Watching the news this morning I was reminded of the great distance between what we take in on social media or on the news/TV or any/every other outlet…and situational reality. On the news they say he was shooting at them, then came out of his place brandishing a rifle. He was shot, CPR was attempted but it was too late.
All that was said by the newscaster in about two breaths, perhaps 10, 15 seconds.
Taken at face value, this paints a picture in the mind, an incredibly distorted picture. The reality of this singular situation was that I watched 30 or more police walking around with their rifles and dogs, being busy moving cars around and talking while they yelled at a man who lay unconscious and bleeding on the sidewalk for 20+ minutes to put his hands out.
Perhaps he deserved it. Maybe he was a terrible person who deserved even worse. I don’t know. And I have to remind myself of that, because I grew angry and rather disgusted with the police conduct, knowing that to someone, somewhere, this person laying there dying was probably a loved one, a father, son, brother, husband, uncle…something. But if he did something terrible to a loved one of mine, or even a stranger, would I still feel the same way?
I don’t know.
News vans were parked all up and down my street this morning and I talked to them for a minute trying to gather information. As soon as they heard I had been there they all wanted to put me on camera. My knee jerk reaction was to say no, I was just after information, but they asked again at the end of the conversation. I looked away into the distance to think, a moment that lasted for around 4-6 seconds. A myriad of thoughts or blocks of thoughts poured through my mind, ludicrous selfish things like, how do I look, I wish I had I hat on, what should I say, do I present my viewpoint or just the facts, etc…(and it’s strange how complicated thoughts can race through your mind at certain times), but I turned back and said no again, and left.
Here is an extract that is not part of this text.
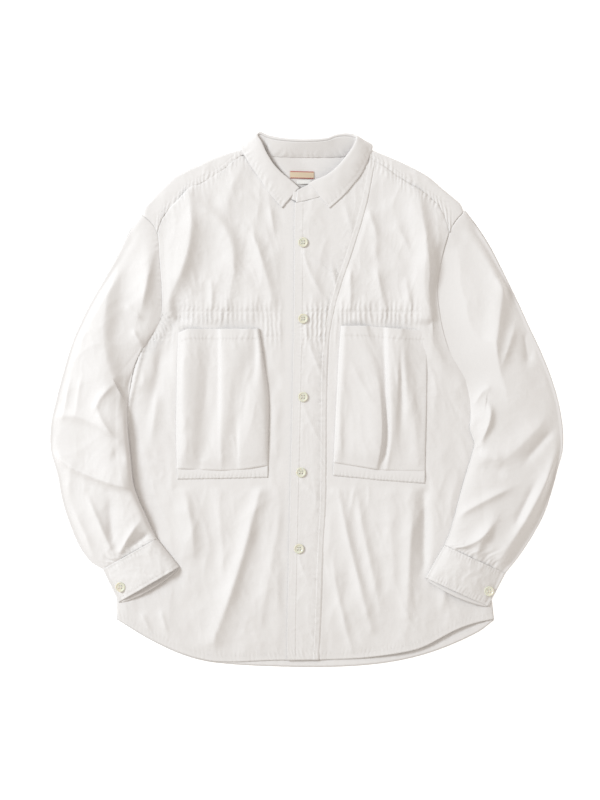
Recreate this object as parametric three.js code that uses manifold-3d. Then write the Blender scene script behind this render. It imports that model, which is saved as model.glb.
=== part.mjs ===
// Anorak shirt laid flat on its back. Millimetres: X across, Y towards the collar, Z up from the table.
import * as THREE from 'three';
import Module from 'manifold-3d';

// Cloth and seams
const clothWall = 1.3;
const backWall = 1.2;
const facedWall = 1.6;
const seamGap = 0.3;

// How high the laid cloth stands: the fronts over the back, the armhole seams, and near a fold or hem
const bodyLoft = 7.4;
const armholeLift = 5;
const foldShare = 0.35;
const hemShare = 0.74;
const sideRun = 50;
const shoulderRun = 22;

// Heights of the seams that cross the body
const backYokeSeam = 250;
const upperGatherSeam = 132;
const lowerGatherSeam = 94;

// Shirring between the two gather seams
const gatherPitch = 7.4;
const gatherHeight = 1.7;
const gatherFade = 34;
const tightShare = 0.3;

// Rows of points in a panel are at least this far apart
const leastRow = 3;

// Hem level at the side seams and at the centre front
const sideHem = -328;
const centreHem = -388;

// Front closure: the under front stops here, the flap lies over it
const underFrontEdge = 4.5;
const underFrontTop = 292;
const flapBlendEnd = 36;
const flapTopLeft = { x: -17, y: 295 };
const flapSeamTop = 356;
const flapClearance = 0.2;

// Buttons
const buttonRadius = 7.5;
const buttonHeight = 2.6;
const buttonHole = 1.1;
const frontButtons = [
  { name: 'button_1', x: -4.5, y: 235.5 },
  { name: 'button_2', x: -4.5, y: 121.5 },
  { name: 'button_3', x: -4.5, y: 4.5 },
  { name: 'button_4', x: -7.5, y: -108 },
  { name: 'button_5', x: -10.5, y: -222 },
];

// Neck label and size tab, on the inside of the back yoke
const neckLabel = { name: 'neck_label', x: -6, y: 337, width: 36, depth: 11, wall: 0.9 };
const sizeTab = { name: 'size_tab', x: -3, y: 326, width: 21, depth: 6, wall: 0.7 };

const shirtWhite = 0xf3f1ee;
const buttonCream = 0xe4e1c8;
const labelCream = 0xe8dcc0;

// Sides and armholes of the body: where its left and right edges lie at each height
const bodyEdges = [
  { y: -330, left: -284, right: 282 },
  { y: -240, left: -284, right: 272 },
  { y: -150, left: -283, right: 263 },
  { y: -75, left: -283, right: 259 },
  { y: -30, left: -283.5, right: 255 },
  { y: 8, left: -283, right: 249 },
  { y: 28, left: -281, right: 242 },
  { y: 42, left: -276, right: 234 },
  { y: 60, left: -262, right: 222 },
  { y: 72, left: -252, right: 215 },
  { y: 96, left: -231, right: 207 },
  { y: 123, left: -217, right: 201 },
  { y: 165, left: -216, right: 197 },
  { y: 207, left: -219, right: 203 },
  { y: 250, left: -223, right: 215 },
  { y: 267, left: -234, right: 224 },
  { y: 285, left: -257, right: 240 },
];

// Heights where every piece that meets a side or armhole seam has a point
const seamHeights = [
  60, 72, 84, 94, 103, 112.5, 122, 132, 144, 156, 172, 190, 210, 230, 250,
];
const skirtHeights = [-300, -262, -224, -186, -148, -110, -72, -34, 0, 20, 42];

const frontHem = [
  { x: -284, y: -328 },
  { x: -257, y: -344 },
  { x: -233, y: -358 },
  { x: -182, y: -381 },
  { x: -134, y: -392 },
  { x: -47, y: -390 },
  { x: 36, y: -389 },
  { x: 89, y: -386 },
  { x: 150, y: -377 },
  { x: 177, y: -369 },
  { x: 225, y: -344 },
  { x: 254, y: -334 },
  { x: 282, y: -328 },
];

const backHem = [
  { x: -284, y: -329 },
  { x: -233, y: -360 },
  { x: -182, y: -383 },
  { x: -134, y: -394 },
  { x: -24, y: -400 },
  { x: 66, y: -399 },
  { x: 137, y: -391 },
  { x: 197, y: -375 },
  { x: 258, y: -348 },
  { x: 282, y: -330 },
];

// Yoke sections from the neck to the sleeve: back seam, shoulder fold and front seam
const yokeLeft = [
  { backX: -97, foldX: -97, foldY: 375, seamX: -97.5, seamY: 366 },
  { backX: -130, foldX: -130, foldY: 366, seamX: -131, seamY: 339 },
  { backX: -160, foldX: -165, foldY: 351, seamX: -156, seamY: 325 },
  { backX: -188, foldX: -195, foldY: 336, seamX: -175, seamY: 316 },
  { backX: -205, foldX: -215, foldY: 318, seamX: -192, seamY: 297 },
  { backX: -214, foldX: -232, foldY: 300, seamX: -205, seamY: 285 },
  { backX: -219, foldX: -243, foldY: 288, seamX: -216, seamY: 270 },
  { backX: -223, foldX: -244.5, foldY: 276, seamX: -223, seamY: 250 },
];
const yokeRight = [
  { backX: 93, foldX: 93, foldY: 376, seamX: 94, seamY: 363 },
  { backX: 118, foldX: 118, foldY: 367, seamX: 115, seamY: 349 },
  { backX: 148, foldX: 150, foldY: 353, seamX: 133, seamY: 336 },
  { backX: 175, foldX: 180, foldY: 337, seamX: 157, seamY: 320 },
  { backX: 194, foldX: 203, foldY: 318, seamX: 183, seamY: 305 },
  { backX: 205, foldX: 220, foldY: 304, seamX: 198, seamY: 291 },
  { backX: 211, foldX: 231, foldY: 294, seamX: 208, seamY: 272 },
  { backX: 215, foldX: 236.5, foldY: 282, seamX: 215, seamY: 250 },
];

// Edges of the flap that buttons over the front: its free edge and its slanting seam
const flapEdges = [
  { y: -388, free: -28.5, seam: 20 },
  { y: -330, free: -28, seam: 22.5 },
  { y: -240, free: -26, seam: 25.5 },
  { y: -150, free: -24, seam: 30 },
  { y: 0, free: -20.5, seam: 31.5 },
  { y: 60, free: -19.5, seam: 33 },
  { y: 98, free: -18.5, seam: 36 },
  { y: 140, free: -18, seam: 44.5 },
  { y: 174, free: -17.5, seam: 54 },
  { y: 224, free: -17.5, seam: 71 },
  { y: 291, free: -17, seam: 91 },
  { y: 356, free: -17, seam: 104 },
];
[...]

I wasn’t entirely sure why I said no at the time, but in retrospect, I realized that the “thoughts” I had been thinking didn’t matter at all, and that the reason I said no was because of what I FELT. I didn’t want to talk about it then and have my words cut up for a 7 second sound bite that didn’t actually represent anything of what I actually felt or thought. It was a person’s life, and I guess I felt it deserved more? I should know, I’ve been present for literally hundreds of interviews (I often work in the TV/film industry), I know how it works, for good or for ill, that these are the times we live in. I just didn’t want to participate right then. I suppose that’s what this is, by making these words appear I can make a bit more sense of my own thoughts and feelings on this event, and also other recent events in my life.
I used to subscribe to the “Hard times are coming through, but if you’re hard they wont get you” (pardon the Cro-mags lyrics) sentiment. I used to seek out an almost sociopathic outlook in order to mask my insecurities or lack of knowledge of something, and also to insure that I wouldn’t or couldn’t be hurt. But that was long ago, and I’m glad to say that that person is mostly gone. I still see a lot of that all around me in the world, and I try and not feel to disgusted or superior, because that person was me at one time.
I sometimes feel that I have to take some kind of meaning from seemingly random chaotic events, that this may be one of those times I have to grow and open myself up to possibilities. I used to worship chaos as a god, but all I ended up with was a cold embrace. I would never tell anyone what to believe, but my own personal outlook has changed in so many ways. Just these past few months I have had my best friend of almost 20 years die, managed to land an amazing job at a Native American organization that actually utilizes the skills I’ve worked for years on and put myself through school for, take in 2 cats that I’ve known and loved for 14+ years to be mine till the end, 2 small lives that I am now responsible for....and watched a man die on a cold street
What does it all mean? Nothing? Something? I try not and read significance into events, and always be aware of when I or someone else does this…but I have to say that I’m much more open to anyone and everyone’s personal interpretation of the world than I used to be. This time and this place and these people and this nature might possibly mean something, if not to me, then to others, and I guess I’m realizing that it’s not my place to impose my hammer of derision as wildly as I was wont to do in the past.